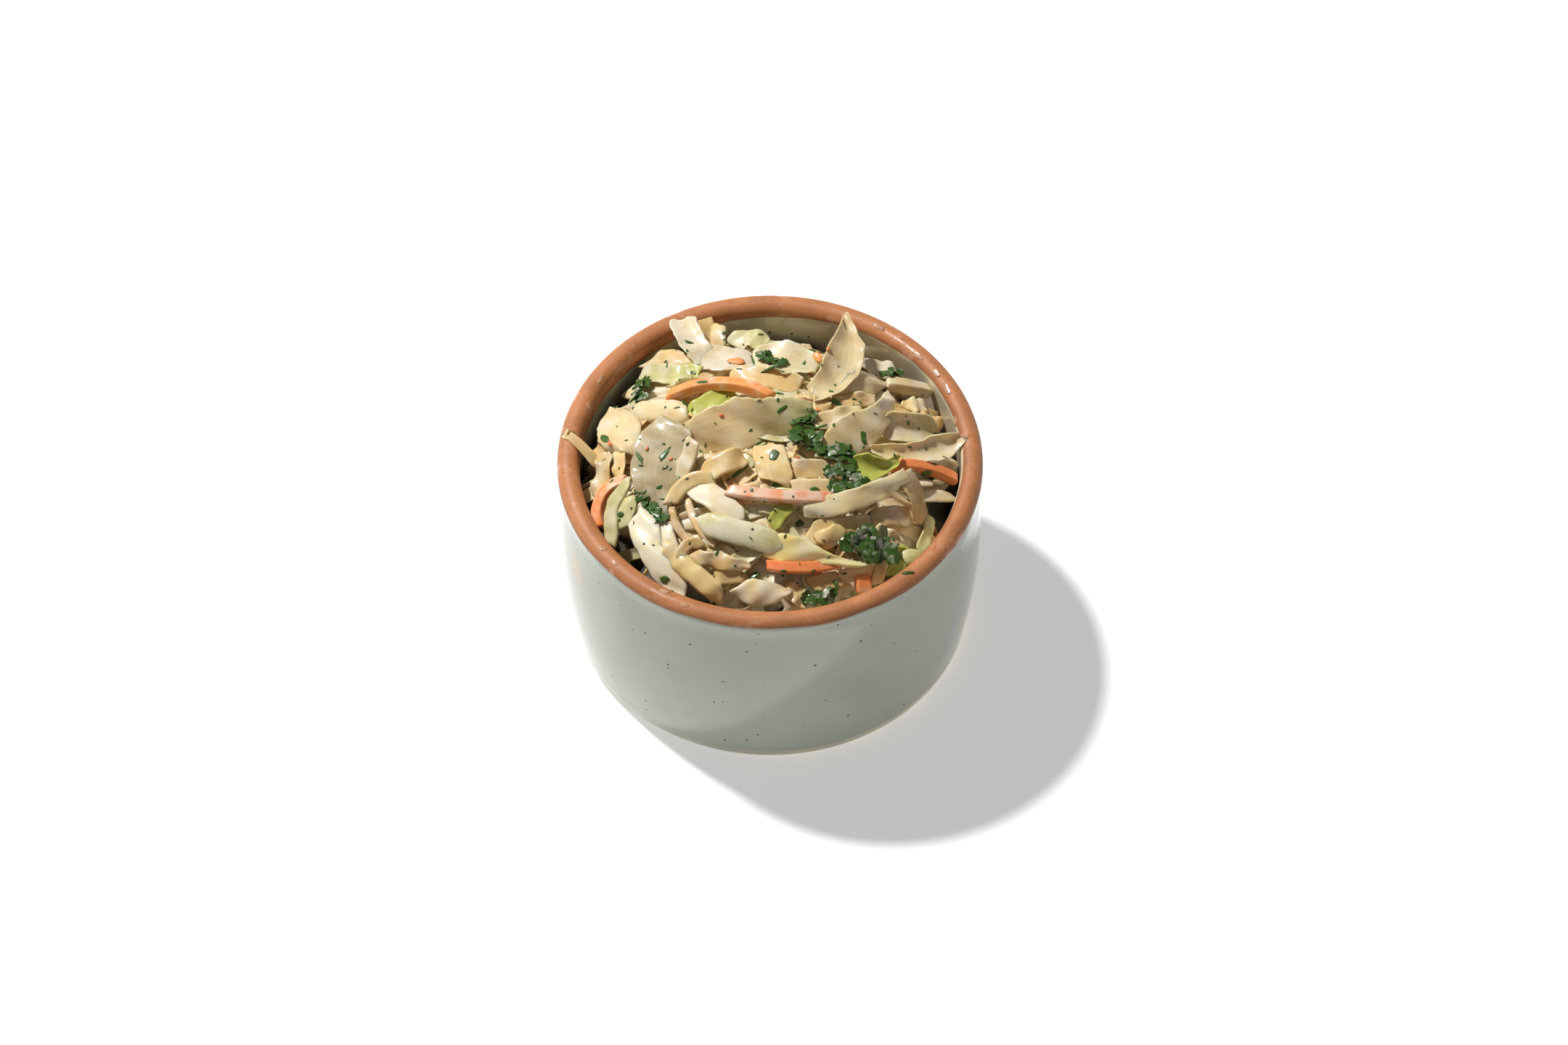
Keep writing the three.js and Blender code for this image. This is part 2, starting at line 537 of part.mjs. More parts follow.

* * *

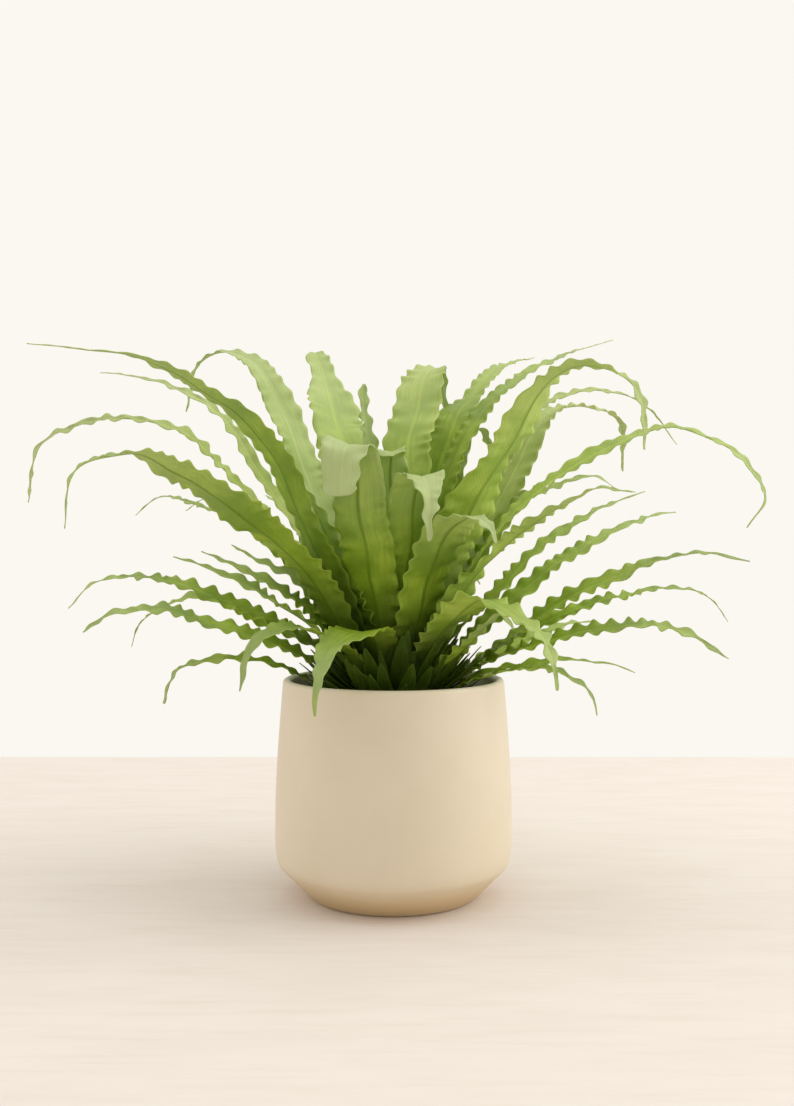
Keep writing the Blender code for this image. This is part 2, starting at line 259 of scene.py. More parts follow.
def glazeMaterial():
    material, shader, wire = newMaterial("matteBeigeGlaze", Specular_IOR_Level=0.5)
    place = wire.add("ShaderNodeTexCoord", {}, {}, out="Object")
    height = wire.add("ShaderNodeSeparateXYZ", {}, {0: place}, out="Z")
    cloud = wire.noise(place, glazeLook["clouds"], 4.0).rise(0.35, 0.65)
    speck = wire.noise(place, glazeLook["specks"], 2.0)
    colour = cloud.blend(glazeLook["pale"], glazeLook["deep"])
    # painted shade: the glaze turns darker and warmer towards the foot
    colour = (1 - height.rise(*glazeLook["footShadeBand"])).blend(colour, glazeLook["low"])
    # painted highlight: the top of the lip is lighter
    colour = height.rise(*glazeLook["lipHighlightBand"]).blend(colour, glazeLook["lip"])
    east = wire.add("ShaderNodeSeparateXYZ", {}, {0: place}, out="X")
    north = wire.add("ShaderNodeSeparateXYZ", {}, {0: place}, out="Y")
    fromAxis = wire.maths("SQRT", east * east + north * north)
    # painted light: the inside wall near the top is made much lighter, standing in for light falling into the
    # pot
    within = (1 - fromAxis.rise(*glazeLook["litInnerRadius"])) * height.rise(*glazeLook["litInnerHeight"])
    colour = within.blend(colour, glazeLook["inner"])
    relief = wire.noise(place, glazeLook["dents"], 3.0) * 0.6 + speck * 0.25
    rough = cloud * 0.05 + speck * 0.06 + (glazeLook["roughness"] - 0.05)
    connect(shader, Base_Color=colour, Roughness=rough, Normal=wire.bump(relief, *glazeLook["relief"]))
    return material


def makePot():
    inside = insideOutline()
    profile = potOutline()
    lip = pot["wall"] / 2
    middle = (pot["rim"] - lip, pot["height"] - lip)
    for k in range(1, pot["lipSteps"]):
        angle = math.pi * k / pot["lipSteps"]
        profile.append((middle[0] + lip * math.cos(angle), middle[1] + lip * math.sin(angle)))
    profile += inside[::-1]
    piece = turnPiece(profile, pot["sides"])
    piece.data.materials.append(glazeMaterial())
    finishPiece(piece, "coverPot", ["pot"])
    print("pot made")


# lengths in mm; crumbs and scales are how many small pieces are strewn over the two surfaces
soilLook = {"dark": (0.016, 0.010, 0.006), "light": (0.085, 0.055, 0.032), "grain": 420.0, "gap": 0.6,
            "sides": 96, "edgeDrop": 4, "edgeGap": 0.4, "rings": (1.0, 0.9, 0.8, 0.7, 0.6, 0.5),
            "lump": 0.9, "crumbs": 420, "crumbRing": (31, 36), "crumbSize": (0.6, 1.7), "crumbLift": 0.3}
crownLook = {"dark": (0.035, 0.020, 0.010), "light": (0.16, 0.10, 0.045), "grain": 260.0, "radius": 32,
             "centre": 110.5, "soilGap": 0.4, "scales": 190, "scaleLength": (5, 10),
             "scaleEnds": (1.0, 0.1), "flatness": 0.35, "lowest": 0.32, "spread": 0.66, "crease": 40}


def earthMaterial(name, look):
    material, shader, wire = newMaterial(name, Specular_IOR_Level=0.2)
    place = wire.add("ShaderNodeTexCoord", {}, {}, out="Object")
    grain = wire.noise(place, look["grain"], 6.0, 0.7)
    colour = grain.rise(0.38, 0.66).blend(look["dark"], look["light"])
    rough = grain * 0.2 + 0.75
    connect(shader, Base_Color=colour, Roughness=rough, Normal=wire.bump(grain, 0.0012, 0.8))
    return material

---

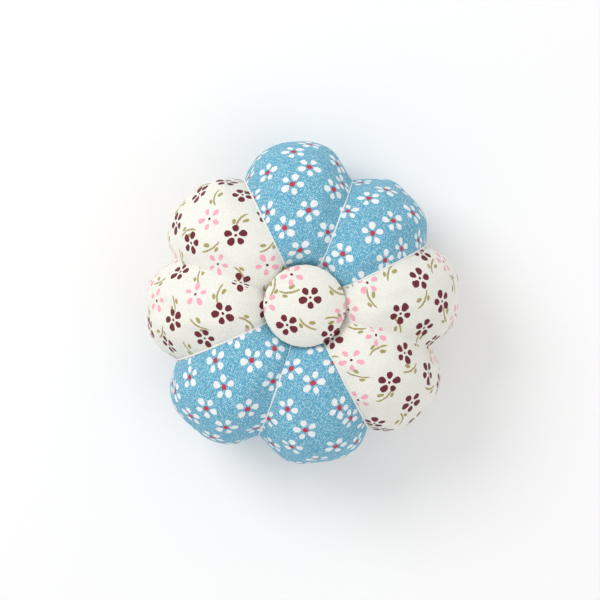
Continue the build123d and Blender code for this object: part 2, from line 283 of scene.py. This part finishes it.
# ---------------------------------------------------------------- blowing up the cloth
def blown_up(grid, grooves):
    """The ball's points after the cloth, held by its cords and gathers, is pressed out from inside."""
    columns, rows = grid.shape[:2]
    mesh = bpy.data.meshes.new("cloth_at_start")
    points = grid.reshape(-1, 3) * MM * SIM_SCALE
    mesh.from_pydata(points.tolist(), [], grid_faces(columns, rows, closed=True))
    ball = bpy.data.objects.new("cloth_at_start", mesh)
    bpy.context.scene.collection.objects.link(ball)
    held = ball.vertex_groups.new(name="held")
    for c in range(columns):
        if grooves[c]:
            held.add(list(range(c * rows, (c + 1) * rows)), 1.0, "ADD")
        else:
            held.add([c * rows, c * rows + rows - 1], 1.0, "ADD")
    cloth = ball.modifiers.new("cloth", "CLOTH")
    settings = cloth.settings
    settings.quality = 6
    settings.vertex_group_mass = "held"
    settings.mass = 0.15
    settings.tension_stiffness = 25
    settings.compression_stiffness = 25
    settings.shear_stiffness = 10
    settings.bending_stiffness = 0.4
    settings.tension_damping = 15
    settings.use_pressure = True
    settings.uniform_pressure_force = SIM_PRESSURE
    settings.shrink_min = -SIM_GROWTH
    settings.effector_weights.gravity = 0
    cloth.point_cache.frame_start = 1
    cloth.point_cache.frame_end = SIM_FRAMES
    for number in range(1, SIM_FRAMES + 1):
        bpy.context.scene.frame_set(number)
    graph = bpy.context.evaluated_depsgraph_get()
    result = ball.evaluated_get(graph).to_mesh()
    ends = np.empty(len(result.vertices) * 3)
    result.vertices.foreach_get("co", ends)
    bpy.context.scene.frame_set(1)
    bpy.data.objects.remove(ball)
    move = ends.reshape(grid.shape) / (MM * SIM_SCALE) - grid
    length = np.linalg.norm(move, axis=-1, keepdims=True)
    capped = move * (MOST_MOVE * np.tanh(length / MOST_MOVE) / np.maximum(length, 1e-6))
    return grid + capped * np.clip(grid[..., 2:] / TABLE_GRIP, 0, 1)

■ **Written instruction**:
Gather, from the listing above, every line carrying the word "writing".

■ **Written response**:
Keep writing the three.js and Blender code for this image. This is part 2, starting at line 537 of part.mjs. More parts follow.
Keep writing the Blender code for this image. This is part 2, starting at line 259 of scene.py. More parts follow.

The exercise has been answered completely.